The 6th and D.C. Circuits have held similarly, despite the fact that a majority of federal jurisdictions — including the 1st, 2nd, 5th, 7th, and 8th Circuits — require a finding that a defendant intentionally facilitated or encouraged the use of the firearm. The Supreme Court took up the case to settle the split.

Parade of hypotheticals

At oral arguments, the justices posed a parade of hypotheticals in an attempt to determine just what needs to be alleged and proven for a proper aiding and abetting instruction and conviction.

“What does the jury have to find?” asked Justice Anthony Kennedy. “You’re driving the car. You know firearms are being used [by others]. Is that sufficient?”

“It would support a verdict,” replied John Elwood, a partner in the Washington office of Vinson & Elkins LLP who represented Rosemond.

Justice Antonin Scalia pressed further.

“This man hates firearms,” Scalia hypothesized. “There is no way he would ever thing of using a firearm. But he knew” his cohorts intended to do so.

Elwood said the statute requires that “at the time you are still participating in the underlying offense, you know that a gun is being used [and] you intend to facilitate that use.”

Kennedy noted that under his earlier hypothetical, a jury could find that driving the car constituted facilitation.

“But the jury can easily conclude that there was no facilitation,” Elwood said, pointing out that the instant case was easier than Kennedy’s proffered scenario because there was no previous knowledge on Rosemond’s part that a gun would be used.

Justice Ruth Bader Ginsburg asked whether the reason it makes a difference was the potential 10-year sentence boost that comes with the aiding and abetting conviction.

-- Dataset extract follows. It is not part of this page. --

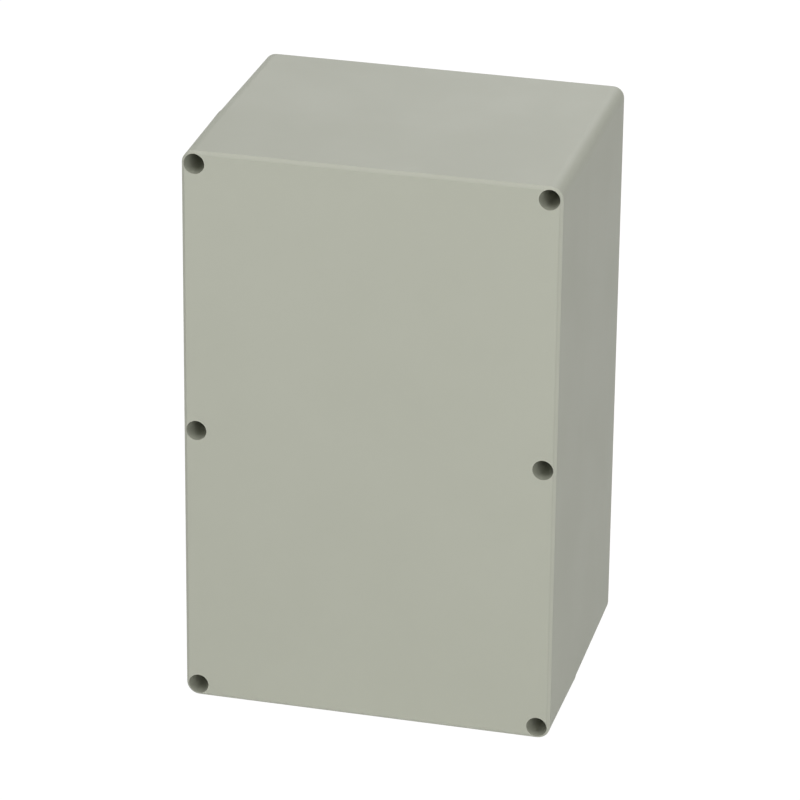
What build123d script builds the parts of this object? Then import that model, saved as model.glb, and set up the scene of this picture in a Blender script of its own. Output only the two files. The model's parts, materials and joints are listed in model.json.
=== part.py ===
from build123d import *
import os

os.makedirs("parts", exist_ok=True)

# Closed enclosure, measured at the lid's rim, its widest line (mm)
width = 160.0
height = 250.0
depth = 127.0
corner_radius = 6.0

# Lid, the front two fifths of the depth
lid_depth = 51.0
lid_draft = 0.45
lid_face_thickness = 3.5
lid_edge_chamfer = 1.4

# Base, whose outline is a hair smaller than the lid's rim
rim_step = 0.2
base_draft = 0.65
base_floor_thickness = 4.0
base_edge_radius = 4.0

# Walls, and blocks that step the inner outline round the screws
wall_thickness = 3.5
pillar_wall = 1.5
block_radius = 3.0

# Tongue on the base, in a rebate with the gasket in the lid
rebate_width = 2.0
tongue_height = 3.5
tongue_clearance = 0.4
gasket_thickness = 1.5
gasket_clearance = 0.1

# Screw channels through the lid, which end in a web that the heads seat on
screw_inset = 5.9
channel_diameter = 8.8
web_thickness = 4.0
retainer_recess_diameter = 8.4
retainer_recess_depth = 4.0

# Captive lid screws
head_clearance = 1.2
head_height = 4.0
head_chamfer = 0.5
drive_length = 4.6
drive_width = 1.1
drive_depth = 2.2
neck_diameter = 2.7
thread_diameter = 3.4
thread_projection = 1.5
tip_chamfer = 0.6
screw_hole_clearance = 0.06

# Washers that keep the screws in the lid
retainer_thickness = 1.0
retainer_outer_clearance = 0.6
retainer_clearance = 0.1

# Threaded inserts in the base's screw pillars
insert_diameter = 5.6
insert_length = 10.0
insert_setback = 0.5
insert_clearance = 0.1
thread_clearance = 0.1
pillar_core_diameter = 5.0
pillar_floor_thickness = 16.0

# Wall-fixing channels beside the corner pillars, outside the gasket
fixing_inset_x = 7.5
fixing_inset_z = 18.0
fixing_channel_diameter = 9.0
fixing_hole_diameter = 4.8
fixing_floor_thickness = 5.0
pocket_floor_thickness = 8.0

# Bosses on the base's floor for a board or mounting plate
boss_pitch_x = 110.0
boss_pitch_z = 190.0
boss_diameter = 9.0
boss_height = 9.0
boss_hole_diameter = 3.3
boss_hole_depth = 8.0

# Derived sizes
base_depth = depth - lid_depth
channel_depth = lid_depth - retainer_recess_depth - web_thickness
tongue_width = rebate_width - tongue_clearance
gasket_width = rebate_width - gasket_clearance
head_diameter = channel_diameter - head_clearance
neck_length = web_thickness + retainer_recess_depth + insert_setback
thread_length = insert_length + thread_projection
retainer_diameter = retainer_recess_diameter - retainer_outer_clearance
wall_inset = rim_step + wall_thickness
block_margin = pillar_wall + rebate_width
corner_block_width = fixing_inset_x + fixing_channel_diameter / 2 + block_margin
corner_block_height = fixing_inset_z + fixing_channel_diameter / 2 + block_margin
side_block_width = screw_inset + retainer_recess_diameter / 2 + block_margin
side_block_height = retainer_recess_diameter + 2 * block_margin

# Derived places
front_y = -depth / 2
parting_y = front_y + lid_depth
screw_pitch_x = width - 2 * screw_inset
screw_pitch_z = (height - 2 * screw_inset) / 2
fixing_pitch_x = width - 2 * fixing_inset_x
fixing_pitch_z = height - 2 * fixing_inset_z


# A sketching plane that faces forwards, centred on the enclosure, at a depth y
def facing_front(y):
    return Plane(origin=(0, y, height / 2), x_dir=(1, 0, 0), z_dir=(0, -1, 0))


front_plane = facing_front(front_y)
parting_plane = facing_front(parting_y)
floor_plane = facing_front(depth / 2 - base_floor_thickness)

# Inner outline at the parting line, drawn flat and placed where it is used
with BuildSketch() as inner_outline:
    Rectangle(width - 2 * wall_inset, height - 2 * wall_inset)
    with GridLocations(width - corner_block_width, height - corner_block_height, 2, 2):
        Rectangle(corner_block_width, corner_block_height, mode=Mode.SUBTRACT)
    with GridLocations(width - side_block_width, 0, 2, 1):
        Rectangle(side_block_width, side_block_height, mode=Mode.SUBTRACT)
    fillet(inner_outline.vertices(), block_radius)


# A band that follows the inner outline on its outer side
def outline_band(band_width):
    with BuildSketch() as band:
        add(inner_outline.sketch)
        offset(amount=band_width)
        add(inner_outline.sketch, mode=Mode.SUBTRACT)
    return band.sketch


# Base: drafted shell with tongue, pillars, fixing channels and bosses
with BuildPart() as base:
    with BuildSketch(parting_plane):
        RectangleRounded(width - 2 * rim_step, height - 2 * rim_step, corner_radius - rim_step)
    extrude(amount=-base_depth, taper=base_draft)
    fillet(base.faces().sort_by(Axis.Y)[-1].edges(), base_edge_radius)
    with BuildSketch(parting_plane):
        add(inner_outline.sketch)
    extrude(amount=base_floor_thickness - base_depth, taper=base_draft, mode=Mode.SUBTRACT)
    with BuildSketch(parting_plane):
        add(outline_band(tongue_width))
    extrude(amount=tongue_height)
    with Locations(parting_plane):
        with GridLocations(screw_pitch_x, screw_pitch_z, 2, 3):
            CounterBoreHole(
                radius=pillar_core_diameter / 2,
                counter_bore_radius=(insert_diameter + insert_clearance) / 2,
                counter_bore_depth=insert_setback + insert_length,
                depth=base_depth - pillar_floor_thickness,
            )
        with GridLocations(fixing_pitch_x, fixing_pitch_z, 2, 2):
            CounterBoreHole(
                radius=fixing_hole_diameter / 2,
                counter_bore_radius=fixing_channel_diameter / 2,
                counter_bore_depth=base_depth - fixing_floor_thickness,
                depth=base_depth,
            )
    with BuildSketch(floor_plane):
        with GridLocations(boss_pitch_x, boss_pitch_z, 2, 2):
            Circle(boss_diameter / 2)
    extrude(amount=boss_height)
    with Locations(floor_plane.offset(boss_height)):
        with GridLocations(boss_pitch_x, boss_pitch_z, 2, 2):
            Hole(boss_hole_diameter / 2, depth=boss_hole_depth)
base.part.label = "base"
export_step(base.part, "parts/base.step")

# Lid: drafted shell with six deep screw channels and a rebate for the gasket
with BuildPart() as lid:
    with BuildSketch(parting_plane):
        RectangleRounded(width, height, corner_radius)
    extrude(amount=lid_depth, taper=lid_draft)
    chamfer(lid.faces().sort_by(Axis.Y)[0].edges(), lid_edge_chamfer)
    with BuildSketch(parting_plane):
        add(inner_outline.sketch)
    extrude(amount=lid_depth - lid_face_thickness, taper=lid_draft, mode=Mode.SUBTRACT)
    with BuildSketch(parting_plane):
        add(outline_band(rebate_width))
    extrude(amount=tongue_height + gasket_thickness, mode=Mode.SUBTRACT)
    with Locations(front_plane):
        with GridLocations(screw_pitch_x, screw_pitch_z, 2, 3):
            CounterBoreHole(
                radius=(thread_diameter + screw_hole_clearance) / 2,
                counter_bore_radius=channel_diameter / 2,
                counter_bore_depth=channel_depth,
                depth=lid_depth,
            )
    with Locations(parting_plane):
        with GridLocations(screw_pitch_x, screw_pitch_z, 2, 3):
            Cylinder(
                retainer_recess_diameter / 2,
                retainer_recess_depth,
                align=(Align.CENTER, Align.CENTER, Align.MIN),
                mode=Mode.SUBTRACT,
            )
        with GridLocations(fixing_pitch_x, fixing_pitch_z, 2, 2):
            Cylinder(
                fixing_channel_diameter / 2,
                lid_depth - pocket_floor_thickness,
                align=(Align.CENTER, Align.CENTER, Align.MIN),
                mode=Mode.SUBTRACT,
            )
lid.part.label = "lid"
export_step(lid.part, "parts/lid.step")

# Gasket: one loop at the bottom of the lid's rebate
with BuildPart() as gasket:
    with BuildSketch(parting_plane.offset(tongue_height)):
        add(outline_band(gasket_width))
    extrude(amount=gasket_thickness)
gasket.part.label = "gasket"
export_step(gasket.part, "parts/gasket.step")

# Names of the six screw places, seen from the front
rows = {"bottom": -screw_pitch_z, "middle": 0, "top": screw_pitch_z}
columns = {"left": -screw_pitch_x / 2, "right": screw_pitch_x / 2}
seat_plane = facing_front(front_y + channel_depth)
recess_plane = facing_front(parting_y - retainer_recess_depth)
insert_plane = facing_front(parting_y + insert_setback)

for row, z in rows.items():
    for column, x in columns.items():
        place = f"{row}_{column}"

        # Screw, its head seated at the end of the channel
        with BuildPart() as screw:
            with BuildSketch(seat_plane):
                with Locations((x, z)):
                    Circle(head_diameter / 2)
            extrude(amount=head_height)
            chamfer(screw.edges().sort_by(Axis.Y)[0], head_chamfer)
            with BuildSketch(seat_plane):
                with Locations((x, z)):
                    Circle(neck_diameter / 2)
            extrude(amount=-neck_length)
            with BuildSketch(insert_plane):
                with Locations((x, z)):
                    Circle(thread_diameter / 2)
            extrude(amount=-thread_length)
            chamfer(screw.edges().sort_by(Axis.Y)[-1], tip_chamfer)
            with BuildSketch(seat_plane.offset(head_height)):
                with Locations((x, z)):
                    Rectangle(drive_length, drive_width)
                    Rectangle(drive_width, drive_length)
            extrude(amount=-drive_depth, mode=Mode.SUBTRACT)
        screw.part.label = f"lid_screw_{place}"
        export_step(screw.part, f"parts/lid_screw_{place}.step")

        # Retainer round the screw's neck, below the lid's web
        with BuildPart() as retainer:
            with BuildSketch(recess_plane):
                with Locations((x, z)):
                    Circle(retainer_diameter / 2)
                    Circle((neck_diameter + retainer_clearance) / 2, mode=Mode.SUBTRACT)
            extrude(amount=-retainer_thickness)
        retainer.part.label = f"screw_retainer_{place}"
        export_step(retainer.part, f"parts/screw_retainer_{place}.step")

        # Insert in the mouth of the pillar
        with BuildPart() as insert:
            with BuildSketch(insert_plane):
                with Locations((x, z)):
                    Circle(insert_diameter / 2)
                    Circle((thread_diameter + thread_clearance) / 2, mode=Mode.SUBTRACT)
            extrude(amount=-insert_length)
        insert.part.label = f"threaded_insert_{place}"
        export_step(insert.part, f"parts/threaded_insert_{place}.step")
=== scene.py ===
import json
import math
import bmesh
import bpy
from mathutils import Matrix, Vector


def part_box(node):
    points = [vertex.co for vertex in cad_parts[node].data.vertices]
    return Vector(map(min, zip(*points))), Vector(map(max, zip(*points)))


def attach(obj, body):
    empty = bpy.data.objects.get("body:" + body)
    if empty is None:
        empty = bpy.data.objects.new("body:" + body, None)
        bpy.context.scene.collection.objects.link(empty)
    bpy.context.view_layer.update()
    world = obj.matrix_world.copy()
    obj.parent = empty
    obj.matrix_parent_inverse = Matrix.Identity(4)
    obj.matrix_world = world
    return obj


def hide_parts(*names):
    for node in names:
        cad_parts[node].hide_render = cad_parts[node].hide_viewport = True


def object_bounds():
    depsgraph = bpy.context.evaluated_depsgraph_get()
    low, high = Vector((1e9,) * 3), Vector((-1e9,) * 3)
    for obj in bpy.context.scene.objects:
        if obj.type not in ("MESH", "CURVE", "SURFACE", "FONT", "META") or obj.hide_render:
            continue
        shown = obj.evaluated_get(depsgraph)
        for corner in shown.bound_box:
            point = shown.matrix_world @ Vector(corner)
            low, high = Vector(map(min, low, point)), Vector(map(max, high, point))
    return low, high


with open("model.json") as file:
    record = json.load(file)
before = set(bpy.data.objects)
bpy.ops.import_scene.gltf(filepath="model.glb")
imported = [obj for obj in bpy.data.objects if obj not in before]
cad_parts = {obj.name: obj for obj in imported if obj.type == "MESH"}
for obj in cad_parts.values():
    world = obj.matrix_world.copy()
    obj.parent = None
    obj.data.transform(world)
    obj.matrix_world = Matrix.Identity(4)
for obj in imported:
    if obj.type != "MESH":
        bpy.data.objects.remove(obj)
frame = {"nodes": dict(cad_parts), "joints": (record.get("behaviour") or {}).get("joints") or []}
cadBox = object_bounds()
nodes = frame["nodes"]
print("frame loaded,", len(nodes), "pieces")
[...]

“The reason it makes a difference is that it is a different crime” from the predicate offense, Elwood replied.

Stringent interpretation?

John Bash, assistant to the U.S. solicitor general, argued that the defendant is urging an interpretation of §924(c) that is far more stringent that the text of the statute requires.

“What Mr. Elwood is asking for is [a requirement of] intent for the crime to succeed,” Bash said. Such an interpretation, he said, would wipe out liability in crime-for-hire cases where an abettor is only interested in the pay he or she will receive, not the success of the crime.

“That’s a very fanciful hypothetical,” said Chief Justice John Roberts Jr., pointing out that even criminals for hire want the crime they are aiding and abetting to succeed if failure means getting caught.

Ginsburg wondered if the government’s interpretation was too sweeping.

“Your position seems to be that all you have to prove is an intent to commit the predicate offense,” Ginsburg said. “To get 10 years of your life for no more than the predicate crime is a bit much.”

Ginsburg asked whether aiding and abetting liability was even possible in the instant case.

“Can you explain how the gun abetted a drug deal?” Ginsburg asked. “The drugs were stolen. They were not engaged in any attempt to sell the drugs” when the gun was fired.

Bash said Congress intended to punish actors who make already dangerous situations potentially deadly ones by adding firearms.

“This is a statute about the mix of guns and drugs and the mix of guns and violence,” Bash said.

A decision is expected later this term.